TASK PROMPT →
Write every line of the material out exactly as shown.

RECORDED INFORMATION →
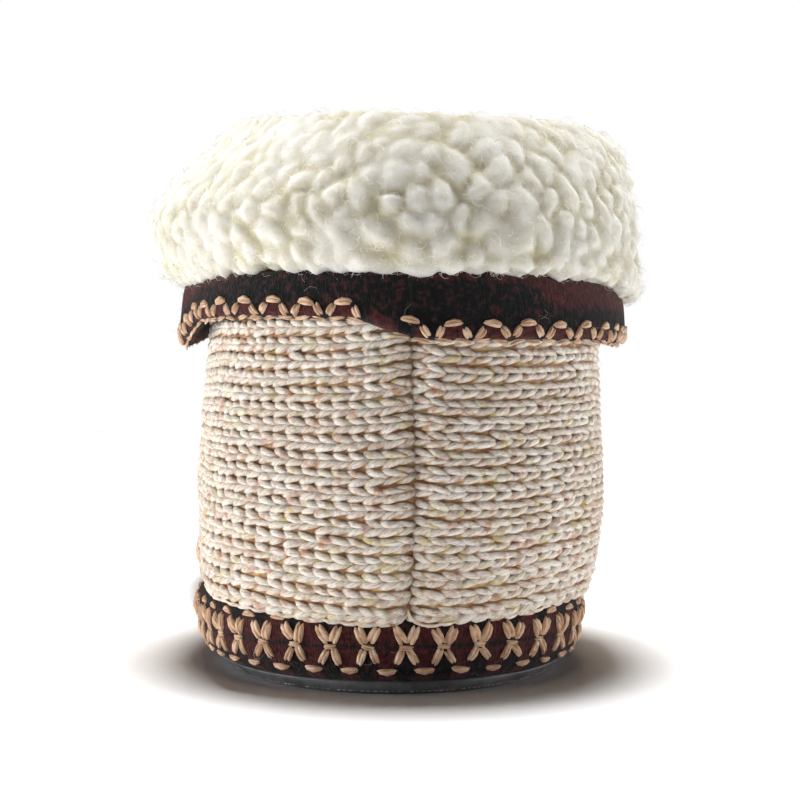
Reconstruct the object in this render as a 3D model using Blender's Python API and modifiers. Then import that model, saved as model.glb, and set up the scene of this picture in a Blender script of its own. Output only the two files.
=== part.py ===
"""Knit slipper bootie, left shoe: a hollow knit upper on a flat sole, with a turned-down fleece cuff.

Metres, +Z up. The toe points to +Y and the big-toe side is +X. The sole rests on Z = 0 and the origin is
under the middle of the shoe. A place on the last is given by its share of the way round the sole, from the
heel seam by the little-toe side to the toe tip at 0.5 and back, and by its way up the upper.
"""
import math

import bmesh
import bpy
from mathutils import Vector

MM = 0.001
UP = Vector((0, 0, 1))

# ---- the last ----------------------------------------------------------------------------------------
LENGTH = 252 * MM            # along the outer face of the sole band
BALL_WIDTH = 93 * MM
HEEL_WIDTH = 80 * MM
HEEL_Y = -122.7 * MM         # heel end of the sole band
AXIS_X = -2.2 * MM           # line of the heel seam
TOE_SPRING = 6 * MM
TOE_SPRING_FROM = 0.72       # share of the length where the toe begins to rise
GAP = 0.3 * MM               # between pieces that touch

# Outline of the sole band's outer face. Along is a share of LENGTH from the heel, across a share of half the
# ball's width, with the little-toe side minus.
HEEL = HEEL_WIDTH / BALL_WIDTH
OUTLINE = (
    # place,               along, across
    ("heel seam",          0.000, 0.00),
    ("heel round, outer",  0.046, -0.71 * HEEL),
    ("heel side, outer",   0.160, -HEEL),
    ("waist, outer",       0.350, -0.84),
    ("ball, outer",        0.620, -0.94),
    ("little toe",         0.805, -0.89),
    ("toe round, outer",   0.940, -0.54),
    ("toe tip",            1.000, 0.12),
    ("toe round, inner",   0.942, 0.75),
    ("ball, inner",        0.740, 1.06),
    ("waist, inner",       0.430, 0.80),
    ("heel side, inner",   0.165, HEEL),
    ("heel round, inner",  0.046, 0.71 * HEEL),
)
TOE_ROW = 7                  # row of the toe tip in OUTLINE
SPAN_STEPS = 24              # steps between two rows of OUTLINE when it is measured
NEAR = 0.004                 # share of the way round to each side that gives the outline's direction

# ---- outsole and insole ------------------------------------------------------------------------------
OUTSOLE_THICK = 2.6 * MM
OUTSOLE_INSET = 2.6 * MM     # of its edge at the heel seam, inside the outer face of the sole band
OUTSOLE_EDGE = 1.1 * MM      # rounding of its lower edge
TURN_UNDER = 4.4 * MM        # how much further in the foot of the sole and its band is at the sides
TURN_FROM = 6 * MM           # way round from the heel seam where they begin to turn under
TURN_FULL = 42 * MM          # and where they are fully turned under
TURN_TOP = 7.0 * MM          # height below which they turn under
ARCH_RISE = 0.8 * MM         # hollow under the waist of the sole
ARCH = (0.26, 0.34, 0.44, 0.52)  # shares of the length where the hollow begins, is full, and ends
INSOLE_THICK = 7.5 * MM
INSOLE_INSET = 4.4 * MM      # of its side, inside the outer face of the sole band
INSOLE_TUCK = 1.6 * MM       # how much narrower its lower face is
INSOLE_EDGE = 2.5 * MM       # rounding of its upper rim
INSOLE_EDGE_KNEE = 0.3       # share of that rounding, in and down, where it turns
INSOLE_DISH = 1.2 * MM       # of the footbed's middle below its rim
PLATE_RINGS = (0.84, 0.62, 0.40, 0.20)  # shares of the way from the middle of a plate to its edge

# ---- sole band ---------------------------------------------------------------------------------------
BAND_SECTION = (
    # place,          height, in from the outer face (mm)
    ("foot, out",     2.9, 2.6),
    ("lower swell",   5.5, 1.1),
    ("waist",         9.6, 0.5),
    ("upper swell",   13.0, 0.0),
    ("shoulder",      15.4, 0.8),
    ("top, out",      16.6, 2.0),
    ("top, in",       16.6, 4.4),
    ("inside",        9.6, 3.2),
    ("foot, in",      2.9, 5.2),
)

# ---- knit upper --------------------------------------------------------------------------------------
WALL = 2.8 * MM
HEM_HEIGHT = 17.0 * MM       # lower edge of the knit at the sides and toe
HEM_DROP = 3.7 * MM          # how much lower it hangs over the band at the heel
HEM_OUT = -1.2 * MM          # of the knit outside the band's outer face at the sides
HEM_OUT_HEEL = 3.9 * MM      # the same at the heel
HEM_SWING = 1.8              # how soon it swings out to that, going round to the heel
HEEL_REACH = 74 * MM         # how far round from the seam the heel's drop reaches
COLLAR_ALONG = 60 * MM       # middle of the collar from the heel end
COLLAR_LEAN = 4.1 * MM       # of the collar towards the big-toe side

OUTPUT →
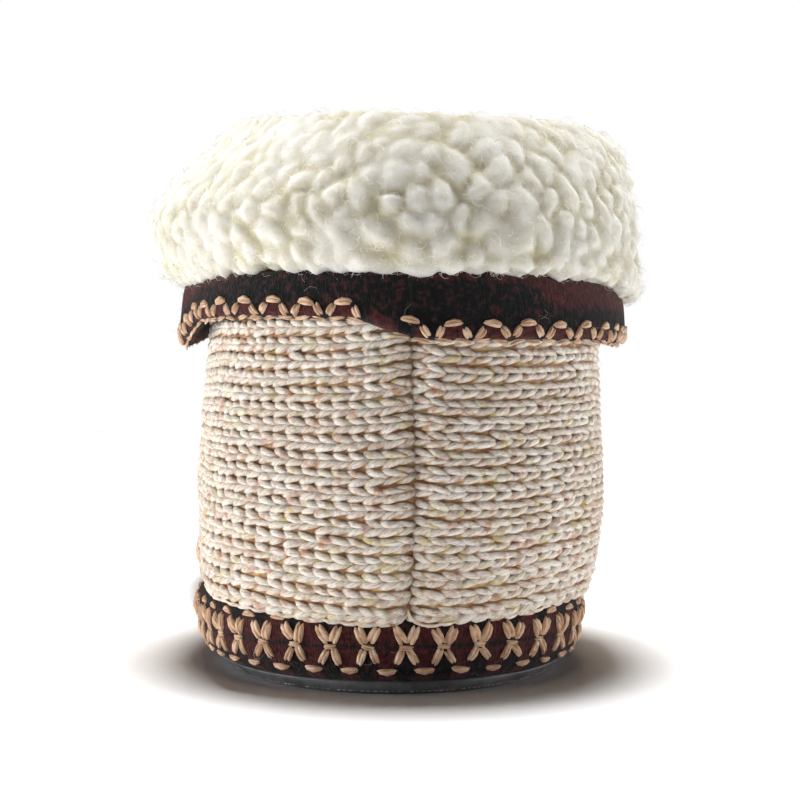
Reconstruct the object in this render as a 3D model using Blender's Python API and modifiers. Then import that model, saved as model.glb, and set up the scene of this picture in a Blender script of its own. Output only the two files.
=== part.py ===
"""Knit slipper bootie, left shoe: a hollow knit upper on a flat sole, with a turned-down fleece cuff.

Metres, +Z up. The toe points to +Y and the big-toe side is +X. The sole rests on Z = 0 and the origin is
under the middle of the shoe. A place on the last is given by its share of the way round the sole, from the
heel seam by the little-toe side to the toe tip at 0.5 and back, and by its way up the upper.
"""
import math

import bmesh
import bpy
from mathutils import Vector

MM = 0.001
UP = Vector((0, 0, 1))

# ---- the last ----------------------------------------------------------------------------------------
LENGTH = 252 * MM            # along the outer face of the sole band
BALL_WIDTH = 93 * MM
HEEL_WIDTH = 80 * MM
HEEL_Y = -122.7 * MM         # heel end of the sole band
AXIS_X = -2.2 * MM           # line of the heel seam
TOE_SPRING = 6 * MM
TOE_SPRING_FROM = 0.72       # share of the length where the toe begins to rise
GAP = 0.3 * MM               # between pieces that touch

# Outline of the sole band's outer face. Along is a share of LENGTH from the heel, across a share of half the
# ball's width, with the little-toe side minus.
HEEL = HEEL_WIDTH / BALL_WIDTH
OUTLINE = (
    # place,               along, across
    ("heel seam",          0.000, 0.00),
    ("heel round, outer",  0.046, -0.71 * HEEL),
    ("heel side, outer",   0.160, -HEEL),
    ("waist, outer",       0.350, -0.84),
    ("ball, outer",        0.620, -0.94),
    ("little toe",         0.805, -0.89),
    ("toe round, outer",   0.940, -0.54),
    ("toe tip",            1.000, 0.12),
    ("toe round, inner",   0.942, 0.75),
    ("ball, inner",        0.740, 1.06),
    ("waist, inner",       0.430, 0.80),
    ("heel side, inner",   0.165, HEEL),
    ("heel round, inner",  0.046, 0.71 * HEEL),
)
TOE_ROW = 7                  # row of the toe tip in OUTLINE
SPAN_STEPS = 24              # steps between two rows of OUTLINE when it is measured
NEAR = 0.004                 # share of the way round to each side that gives the outline's direction

# ---- outsole and insole ------------------------------------------------------------------------------
OUTSOLE_THICK = 2.6 * MM
OUTSOLE_INSET = 2.6 * MM     # of its edge at the heel seam, inside the outer face of the sole band
OUTSOLE_EDGE = 1.1 * MM      # rounding of its lower edge
TURN_UNDER = 4.4 * MM        # how much further in the foot of the sole and its band is at the sides
TURN_FROM = 6 * MM           # way round from the heel seam where they begin to turn under
TURN_FULL = 42 * MM          # and where they are fully turned under
TURN_TOP = 7.0 * MM          # height below which they turn under
ARCH_RISE = 0.8 * MM         # hollow under the waist of the sole
ARCH = (0.26, 0.34, 0.44, 0.52)  # shares of the length where the hollow begins, is full, and ends
INSOLE_THICK = 7.5 * MM
INSOLE_INSET = 4.4 * MM      # of its side, inside the outer face of the sole band
INSOLE_TUCK = 1.6 * MM       # how much narrower its lower face is
INSOLE_EDGE = 2.5 * MM       # rounding of its upper rim
INSOLE_EDGE_KNEE = 0.3       # share of that rounding, in and down, where it turns
INSOLE_DISH = 1.2 * MM       # of the footbed's middle below its rim
PLATE_RINGS = (0.84, 0.62, 0.40, 0.20)  # shares of the way from the middle of a plate to its edge

# ---- sole band ---------------------------------------------------------------------------------------
BAND_SECTION = (
    # place,          height, in from the outer face (mm)
    ("foot, out",     2.9, 2.6),
    ("lower swell",   5.5, 1.1),
    ("waist",         9.6, 0.5),
    ("upper swell",   13.0, 0.0),
    ("shoulder",      15.4, 0.8),
    ("top, out",      16.6, 2.0),
    ("top, in",       16.6, 4.4),
    ("inside",        9.6, 3.2),
    ("foot, in",      2.9, 5.2),
)

# ---- knit upper --------------------------------------------------------------------------------------
WALL = 2.8 * MM
HEM_HEIGHT = 17.0 * MM       # lower edge of the knit at the sides and toe
HEM_DROP = 3.7 * MM          # how much lower it hangs over the band at the heel
HEM_OUT = -1.2 * MM          # of the knit outside the band's outer face at the sides
HEM_OUT_HEEL = 3.9 * MM      # the same at the heel
HEM_SWING = 1.8              # how soon it swings out to that, going round to the heel
HEEL_REACH = 74 * MM         # how far round from the seam the heel's drop reaches
COLLAR_ALONG = 60 * MM       # middle of the collar from the heel end
COLLAR_LEAN = 4.1 * MM       # of the collar towards the big-toe side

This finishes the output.